A Queer History of Dallas: the Formation, Development, and Integration of Big D’s LGBT Community, 1965-2005
Abstract
Abstract
A Queer History of Dallas contributes to the historiography on LGBT communities by focusing
on a community for which very little history has been written. It shows how the organizations that
queer people in Dallas founded provided them with a sense of community. This organizational
history demonstrates that queer men and women in Dallas were adept at forming social, religious,
political and cultural organizations. In addition to being skilled at creating vital community-based
institutions, lesbian, gay, bisexual and transgender (LGBT) women and men proved effective at
modifying those organizations when it was necessary to do so.

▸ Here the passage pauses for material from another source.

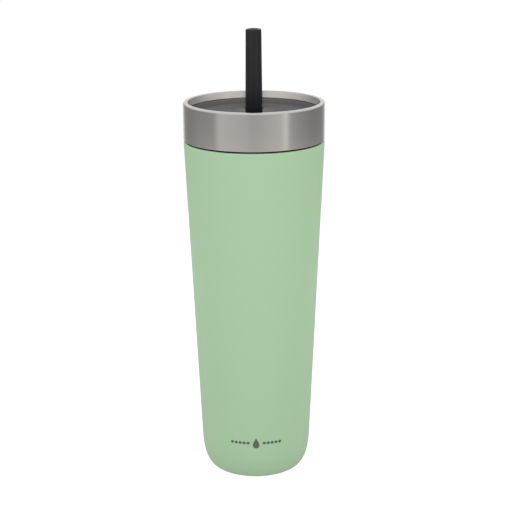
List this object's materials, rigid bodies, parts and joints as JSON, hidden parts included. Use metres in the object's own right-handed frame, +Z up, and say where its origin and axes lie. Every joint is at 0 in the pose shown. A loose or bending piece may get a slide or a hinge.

Since queer people in Dallas were
efficient at forming and maintaining community-based organizations, several of them endured for
decades. By 2005 these decades-long organizations included the Cathedral of Hope (CoH), Dallas
Gay and Lesbian Alliance (DGLA), and Turtle Creek Chorale (TCC). This dissertation not only
demonstrates how the organizations that LGBT people formed in Dallas brought together a
sizeable number of men and women linked by their group identity as queer people, but it also
shows how LGBT women and men carved out a geographic community for themselves in the
Dallas neighborhood of Oak Lawn. Queer men and women faced discrimination when they began
to move to the area in the early 1970s. Even though LGBT people experienced resistance to their
congregating in Oak Lawn, they continued to move to the neighborhood in large numbers. Since
so many queer people inhabited Oak Lawn, by 2000 its zip code contained the highest number of
same-sex households of any in the state of Texas. In addition, this project shows the important part
that religion played in Dallas’ queer community. Progressive ministers, both straight and gay,
played a vital role in helping form a visible LGBT community in Dallas. From the mid-1960s,
when four straight ministers joined the first gay social organization in Dallas called the Circle of
Friends (COF), to 2005 when the Reverend Dr. Jo Hudson was elected the first female pastor of
the CoH, religious leaders played a significant part in the life of Dallas’ queer community.